In short, the wealthy Mistri thought she would “top-down” the poorest in India into pulling themselves out of their own deficits by altering their mindsets.
That’s right: Mind over matter. Forget unmet physical needs.
On the surface, altering the poverty mindset sounds good. I have not experienced the incredible poverty of many children in India, but I did grow up on welfare, and I do remember a time in my young life when I simply had no thoughts about any future other than what I knew growing up on welfare. But what did not happen in my case was encountering individuals clearly much wealthier than I who only told me that I needed to think differently.
Those who did tell me as much also invested in my life by supporting their words of encouragement with finances to broaden my life experiences. Some didn’t even tell me that the world had more to offer that what my limited life experiences revealed. Instead, they simply provided me with experiences– and doing so cost money.
But Mistri’s TFI is short on advocating for the finances necessary for India’s children to have a desk to themselves, or climate-controlled classrooms, or even toilets and handwashing facilities at school.
Mistri’s TFI wants those kids to pull themselves out of their own poverty by drilling into kids that they simply must think differently.
I don’t know how Mistri is able to look squarely at the problems of India’s public schools (and the role that India’s government has played in neglecting to address the fiscal desperation of the public school system) and not truly desire to either financially invest herself or advocate that the government live up to its responsibility and invest in India’s children. But I have an idea how she does it:
Mistri and her TFI do not emotionally connect with the plight of India’s public school children. And why should they? As was true for Kopp, Mistri’s daily life is divorced from the desperate reality she purports to fix. (Mistri’s 2015 annual income from TFI was almost 40 lacs (INR), considered a wealthy salary in India.) Like TFAers, hardly-trained TFIers never plan to stay in the classroom. They provide an endless temp solution, and their presence and convenient “pull-up-by-bootstraps” marketed mindset is appealing to a government that refuses to financially support a permanent system for the education of its young citizens.
Like TFA, TFI peddles a “theory of change” that ignores the impact of systems on the individual– and does not intervene on behalf of individual, physical need even as it tries to alter damaging aspects of the system. Like TFA, the TFI theory of change involves changing the minds of the leaders.
Of course, the five-week-trained TFI recruit supposedly solves the leadership mindset problem. TFIers are the leaders who will solve India’s education crisis by instilling gumption in their hot, crowded, ill-treated students.
Joseph captures this super hero disconnect as he quotes the CEO of another TFA spinoff, Teach for Pakistan:
“Your classrooms may be hot and lack electricity, and you may not have enough desks or books, but we know that a high-quality teacher can do more to change a student’s life than fans and desks,” declared former Teach for Pakistan CEO Khadija S. Bakhtiar, in an address to the organization’s incoming class of 2013 fellows. “Be the teacher and leave your students independent, empowered, and inquisitive.”
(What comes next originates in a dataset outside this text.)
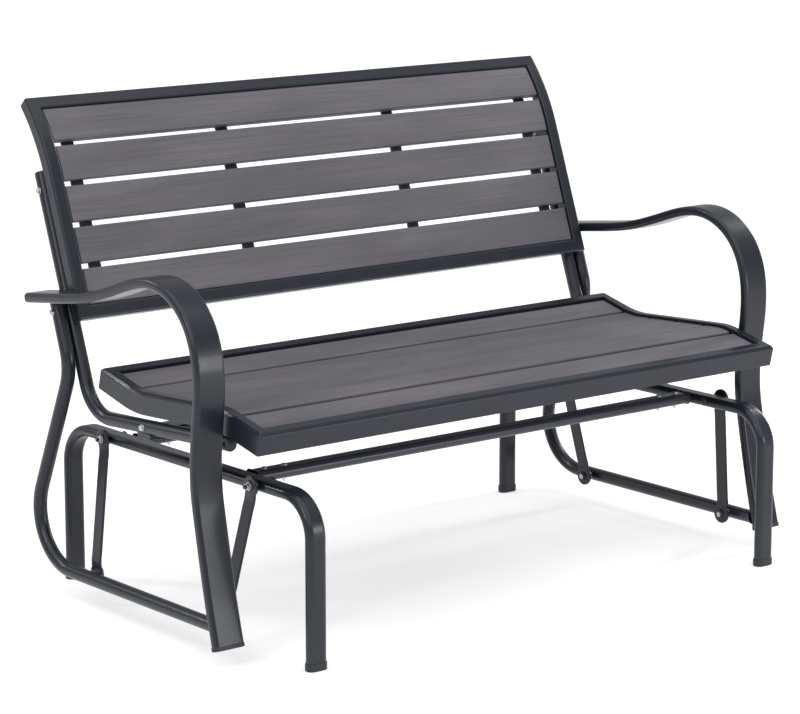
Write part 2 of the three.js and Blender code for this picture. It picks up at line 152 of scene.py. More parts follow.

This CEO solves all educational problems with the ungrounded notion of the almighty, “high quality” teacher.
These are the same people that train their temps in multi-week stints. Low overhead– a quality worshiped by the business execs willing to fund the likes of TF-whatever. As Joseph rightly notes:
By promising innovative classroom techniques and inspirational leadership, the [international TFA organization] Teach for All model seeks to transform tremendous material deficits into a problem of character. …
Teach for India’s board members are involved in efforts to increase the privatization of India’s schools instead of securing more funding and resources for teachers….
TFI board member Ashish Dhawan believes that the Indian government should not spend money on classroom improvements and instead should focus on these familiar encroachments upon American education: increased use of standardized testing, online instruction, and corporate involvement in education absent the restrictions on class size and professional qualification for teachers. (Think massive transfer of government schools to private operators.)
Education on the cheap. The Indian government gets to relieve itself further of responsibility to its less-privileged citizens, and the private entities taking over answer to no one.
And those TFI alums? You guessed it: Positioned to move onto higher-powered careers as TFI parasites, as Joseph notes:
It is unclear how much students will benefit from this handoff to the private sector, but the Teach for India program certainly strives to enhance its recruits’ future prospects beyond their brief careers in the classroom. To this end, TFI fellows are taught to act more like classroom managers than traditional teachers, learning skills applicable for their expected future positions in government and the corporate world.
But there will be no TFI push for its temp teachers to invest themselves in classroom teaching careers:
Talking to TFI fellows, it became clear that this top-down “Theory of Change” is a necessary consequence of the two-year fellowship structure. After observing classes all day at a school in the Mumbai neighborhood of Goreagon, I asked the three TFI fellows there, Selna, Nikhil, and Priya, how much they worked with the surrounding community to push for better school conditions long-term. “The community-engagement thing is tricky,” Selna replied. “Those [policy] decisions are made at the top anyway,” Priya added. “So what is the point of community engagement? People in the community see us as outsiders or volunteers. It’s like, ‘Why should I listen to you?’”
I pressed this point, asking if this was perhaps why Teach for India fellows should live in these neighborhoods and stick with the schools for more than a couple years. But all three shook their heads.
“It wouldn’t be marketable if it were longer,” Nikhil said.
If TFIers had wanted to dedicate their lives to the classroom, they could have done so.
It’s called majoring in education— a decision that communicates genuine investment in children and their communities rather than in resume-building or meeting some corporate-directed bottom line.